MerCruisers. Some of the owners of the bigger engines were among those who
wanted the Aeromarines out. This perplexed a Kiekhaefer man, Odell Lewis, who
said, "It's the only time in my life I've ever heard of anyone protesting a
smaller engine."
When the racing
crowd wasn't thumbing the rule book it was trading war stories, among them a
yarn spun by Knocky House, once right-hand man to famed Don Aronow and now
crewman for the new world ocean-racing champion, Bobby Rautbord of Miami Beach.
( Key West, one of four U.S. races counting toward the world championship, was
the last on the 1972 world calendar but first on the 1972-73 domestic
schedule.) Rautbord drives a boat called Fino and House is an ex-Olympic
wrestler who went for a swim during the Norwegian championship race last
summer.
House said it was
the roughest race he could remember, and he is an expert on the subject, having
been in more than 150 events all over the globe. According to House, the boat
got lost while belting down the Danish coast. "Where are we?" he asked
a Norwegian navigator who was aboard for his supposed local knowledge. Replied
the Viking with a shrug, "I dunno." Just then, over the tops of
towering waves, House sighted people on the beach. Rautbord headed Fino
inshore. Dressed in life jacket and helmet and with a chunk of chart stuffed in
his mouth, Knocky leaped overboard and swam the 100 yards to shore.
As casually as he
could, he strolled up to the folks, laid the chart out before them and jabbed
his finger at the finish line. They pointed, House ran for the water, swam out
to Fino, climbed aboard—and off they went to win.
Also present at
Key West was Oilman Roger Hanks with his Blonde IV. He had won the race last
year and was back determined to repeat. A tall, rangy individualist who lets
the world know how happy he feels when a well comes in—he claims he has drilled
only one dry hole—Hanks is famous in racing for doing everything the hard way.

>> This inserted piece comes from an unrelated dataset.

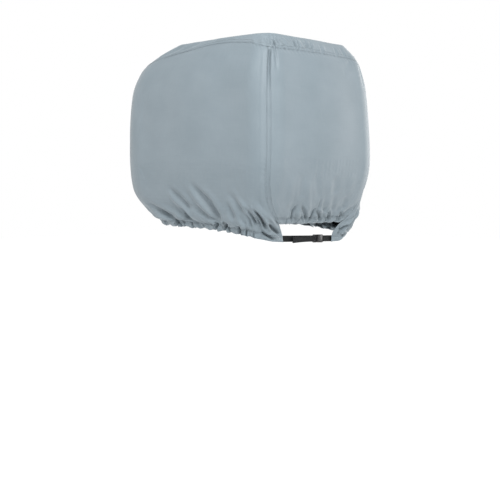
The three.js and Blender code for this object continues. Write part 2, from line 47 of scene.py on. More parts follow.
# Plan sections of the cover at the middle of the solid cloth. Down is the depth below the
# underside of the top, half the half-width, aft and fore the reach along Y, then the
# radii of the corners and how far the flats between them bow out.
Section = namedtuple("Section", "down half aft fore aft_radius fore_radius bow")
SECTIONS = [
    Section(10, 206, 263, 170, 55, 70, 3),
    Section(25, 216, 276, 222, 60, 90, 4),
    Section(47, 230, 294, 284, 68, 110, 5),
    Section(70, 241, 306, 328, 70, 120, 6),
    Section(90, 249, 312, 353, 75, 130, 7),
    Section(140, 262, 322, 381, 80, 140, 8),
    Section(190, 269, 328, 396, 85, 150, 8),
    Section(270, 274, 333, 400, 85, 150, 8),
    Section(340, 277, 336, 397, 85, 150, 8),
    Section(410, 278, 335, 393, 85, 150, 7),
    Section(460, 275, 326, 390, 85, 152, 6),
    Section(500, 269, 314, 383, 86, 155, 5),
    Section(535, 263, 300, 360, 87, 165, 4),
    Section(570, 257, 284, 325, 85, 180, 2),
    Section(600, 248, 268, 288, 80, 190, 0),
    Section(628, 234, 259, 273, 76, 195, 0),
    Section(665, 230, 259, 270, 76, 195, 0),
]
STATIONS = 5

# The upright seam between a side and the back, as a station round the plan.
Seam = namedtuple("Seam", "down station")
CORNER_SEAM = [
    Seam(430, 1.5),
    Seam(480, 1.46),
    Seam(520, 1.38),
    Seam(545, 1.28),
    Seam(578, 1.06),
    Seam(594, 0.9),
    Seam(612, 0.83),
    Seam(632, 0.78),
    Seam(655, 0.765),
]

# Levels of a side, by share of its width from the corner seam to the fore seam: the
# seam with the top, and the hem's edge.
Level = namedtuple("Level", "share top edge")
SIDE_LEVELS = [
    Level(0, 57, 652),
    Level(0.07, 51, 648),
    Level(0.143, 41, 640),
    Level(0.214, 31, 632),
    Level(0.286, 30, 624),
    Level(0.357, 40, 616),
    Level(0.429, 53, 612),
    Level(0.571, 76, 608),
    Level(0.714, 91, 605),
    Level(1, 96, 603),
]
AFT_LEVELS = [
    Level(0, 58, 597),
    Level(0.5, 59, 596),
    Level(0.85, 61, 595),
    Level(1, 57, 594),
]
STARBOARD_EAR_DROP = 7
EAR_WIDTH = 0.2
NOTCH_DOWN = 594
NEAR_CORNER = 100

# The starboard side hangs fuller round its lower aft corner than the port one.
Fullness = namedtuple("Fullness", "head_share head_down foot_share foot_down width height")
STARBOARD_FULL = Fullness(0.13, 450, 0.12, 708, 74, 23)
SIDE_CUT_WIDTH = 930

# The top: down to its rim, its rise to the middle, and the lift over the aft corners.
RIM_DOWN = 10
CROWN = 11
CORNER_LIFT = 2.8
CORNER_DROP = 2.3
TIP_REACH = 0.7
TIP_SHIFT = -0.13

# Cloth, drawn thicker than the real half millimetre so that its edges show. Its middle
# stands outside the solid's, so that the two have the same outer face.
CLOTH = 0.8
FACE = 0.6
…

"The harder I work," he says, "the luckier I get." If a
vaultful of money and a tendency to shove the throttles through their mounts
were the only criteria, he would never lose. "The difference between men
and boys is the cost of their toys," says Hanks. His cost plenty. He has
approximately half a million invested in boats and engines alone.
There was also a
sensational Italian driver, Dr. Carlo Bonomi. A newcomer, Bonomi won the
prestigious Cowes-to-Torquay run in England this year and gave Rautbord a good
fight for the world championship. He had finished second in the Miami-Nassau
race after a courageous trip in rough weather, but at Key West his Red
Vengeance was fated to fizzle.
One of the mob
not on hand was Sammy James. A not-so-funny thing happened to him on the way
down. James is racing director of the Bertram Yacht Corp., once a world-beater
in ocean racing, and had intended to make Key West the inaugural event in a
smashing comeback with a winged racer. The idea behind the wing was that it
would not only help stabilize the boat but glide it over rough water and add
lift to lighten the hull, thus increasing speed. When James and co-driver
Gordon Cooper, the astronaut, took the boat out for a test spin off Miami last
week the wing was not in place. Coming in through Government Cut the boat hit a
freighter's wake, leaped 20 feet into the air, landed on her tail, got slapped
by a smaller wave and came down hard—so hard that James bit the steering wheel.
Picking himself up, he turned to Cooper and mumbled through broken teeth,
"Am I O.K.?" Replied Cooper, who escaped with a badly wrenched knee:
"Well, your tongue's sticking out but your lips are closed." It took 26
stitches to sew up James' face. The boat was out of the race.